CAST: Cross-Attention in Space and Time for Video Action Recognition

TL;DR

This paper tackles the challenge of balanced spatio-temporal understanding in video action recognition by proposing CAST, a two-stream RGB-only architecture that separately models spatial and temporal cues via frozen experts (e.g., CLIP for space and VideoMAE for time) and enables their exchange through a Bottleneck Cross-Attention in Space and Time (B-CAST) module. The B-CAST integrates Temporal-to-Spatial and Spatial-to-Temporal cross-attention within adapters placed in a ViT-like backbone, allowing the two streams to refine each other's predictions without fully fine-tuning large models. Extensive experiments across EPIC-KITCHENS-100, Something-Something-V2, and Kinetics-400 demonstrate that CAST achieves a more balanced performance (as measured by harmonic means across tasks) than individual experts and many baselines, with ablations validating the critical role of bi-directional cross-attention, window shapes, and bottleneck adapters. The approach achieves strong, dataset-agnostic results and highlights the potential of cross-stream attention to unify spatial and temporal representations in RGB-only video understanding, with practical implications for more robust action recognition systems.

Abstract

Recognizing human actions in videos requires spatial and temporal understanding. Most existing action recognition models lack a balanced spatio-temporal understanding of videos. In this work, we propose a novel two-stream architecture, called Cross-Attention in Space and Time (CAST), that achieves a balanced spatio-temporal understanding of videos using only RGB input. Our proposed bottleneck cross-attention mechanism enables the spatial and temporal expert models to exchange information and make synergistic predictions, leading to improved performance. We validate the proposed method with extensive experiments on public benchmarks with different characteristics: EPIC-KITCHENS-100, Something-Something-V2, and Kinetics-400. Our method consistently shows favorable performance across these datasets, while the performance of existing methods fluctuates depending on the dataset characteristics.
Paper Structure (62 sections, 8 equations, 15 figures, 11 tables)
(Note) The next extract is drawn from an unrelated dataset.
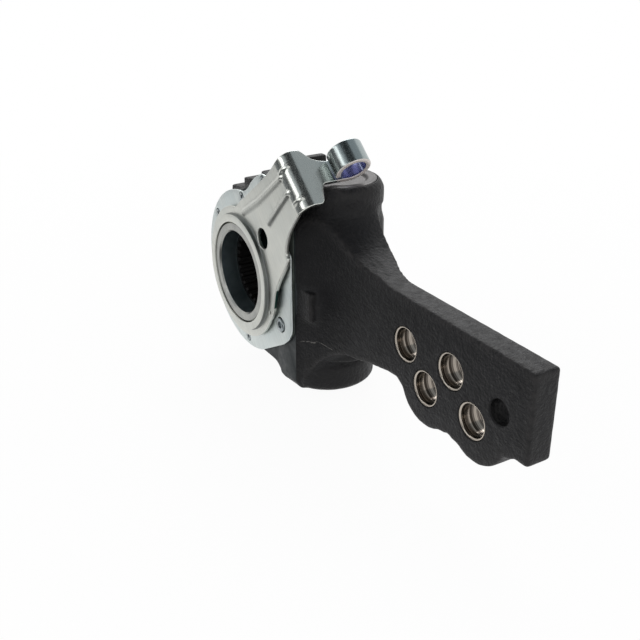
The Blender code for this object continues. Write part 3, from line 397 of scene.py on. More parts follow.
@dataclass
class SheetBlank:
    """A sheet cut to an outline with holes, its edges rounded, before it is bent.

    The two faces carry a field of points with the given spacing. Each loop gets rows that follow
    a quarter turn from the front face to the edge and another from the edge to the back face.
    """

    outline: np.ndarray
    holes: list[np.ndarray]
    thickness: float
    edge: float
    spacing: float
    turns: int = 3

    def _loops(self) -> list[np.ndarray]:
        """Turn every loop the way that puts the sheet on its left.

        Returns:
            The outline counter-clockwise and the holes clockwise.
        """
        made = []
        for number, loop in enumerate([self.outline] + self.holes):
            after = np.roll(loop, -1, axis=0)
            area = np.sum(loop[:, 0] * after[:, 1] - after[:, 0] * loop[:, 1])
            wanted = area > 0 if number == 0 else area < 0
            made.append(loop if wanted else loop[::-1])
        return made

    def _field(self, loops: list[np.ndarray]) -> np.ndarray:
        """Lay points in staggered rows inside the outline and clear of every loop.

        Args:
            loops: The outline and the holes.

        Returns:
            Array (n, 2).
        """
        low = loops[0].min(axis=0)
        high = loops[0].max(axis=0)
        rise = self.spacing * math.sqrt(0.75)
        rows = np.arange(low[1], high[1], rise)
        columns = np.arange(low[0], high[0], self.spacing)
        x, y = np.meshgrid(columns, rows)
        x = x + (np.arange(len(rows)) % 2)[:, None] * self.spacing / 2
        points = np.stack([x.ravel(), y.ravel()], axis=1)
        keep = inside_loop(points, loops[0])
        for loop in loops[1:]:
            keep &= ~inside_loop(points, loop)
        points = points[keep]
        for loop in loops:
            gap = np.min(np.linalg.norm(points[:, None, :] - loop[None, :, :], axis=2), axis=1)
            points = points[gap > self.spacing * 0.6]
        return points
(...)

This paper contains 62 sections, 8 equations, 15 figures, 11 tables.

Figures (15)

  • Figure 1: The importance of spatio-temporal understanding. If a model lacks fine-grained spatial understanding, the model may predict an incorrect action. E.g., the model fails to predict Put down a cheese in (a) due to subtle appearance differences between the objects. On the other hand, if a model lacks temporal context understanding, the model may predict an incorrect action. E.g., the model fails to predict Take out a sauce in (b) due to the ambiguity of the action. Therefore, both spatial and temporal understanding are crucial in action recognition. Best viewed with zoom and color.
  • Figure 2: High-level illustration of the proposed method. In this work, we employ spatial and temporal expert models. The two experts exchange information with each other using cross-attention. Initially, the experts may predict incorrect actions due to the lack of information. For example, the temporal expert may predict reach out to something while the ground truth is Pick up a fork. Similarly, the spatial expert may predict utensil holder instead of fork in the shallower layers. However, after using cross-attention to exchange information multiple times, the proposed method can collectively predict the correct action Pick up a fork. Best viewed with zoom and color.
  • Figure 3: Overview of CAST. (a) CAST employs frozen spatial and temporal expert models. On top of the experts, we add a cross-attention module B-CAST to enable the exchange of information between the two experts. Additionally, we employ adapters with a small number of learnable parameters to the experts for better adaptation. (b) The proposed B-CAST consists of temporal-to-spatial (T2S) and spatial-to-temporal (S2T) cross-attentions to allow for a better understanding of the spatio-temporal features in the video data. For efficient and effective learning, we incorporate cross-attention into the bottleneck adpater. We employ separate position embedding for each expert. (c) We visualize T2S and S2T cross-attentions. Given a query, the model attends along the temporal axis only in T2S while the model attends along the spatial axes only in S2T.
  • Figure 4: Balanced spatio-temporal understanding performance. We visualize the action recogntion accuracies of existing methods and the proposed method. (a) We show the Top-1 accuracies of ST-Adapter and VideoMAE on the EK100 verb and noun prediction tasks. (b) We show the Top-1 accuracies of AIM and BEVT on the SSV2, and K400. (c) For each method, we show the harmonic mean of Top-1 accuracies on the EK100 noun, EK100 verb, SSV2, and K400. CAST shows a more balanced spatio-temporal understanding capability compared to the existing methods. Best viewed with zoom and color.
  • Figure 5: Improvements of CAST over each expert on EK100 noun classes. We show the super-category-wise weighted average F1 score improvement of CAST over each expert. (Left) Improvement over CLIP. CAST outperforms CLIP for every super-category except meat and substitute. (Right) Improvement over VideoMAE. CAST outperforms VideoMAE for every super-category except furniture and prepared food. Best viewed with zoom and color.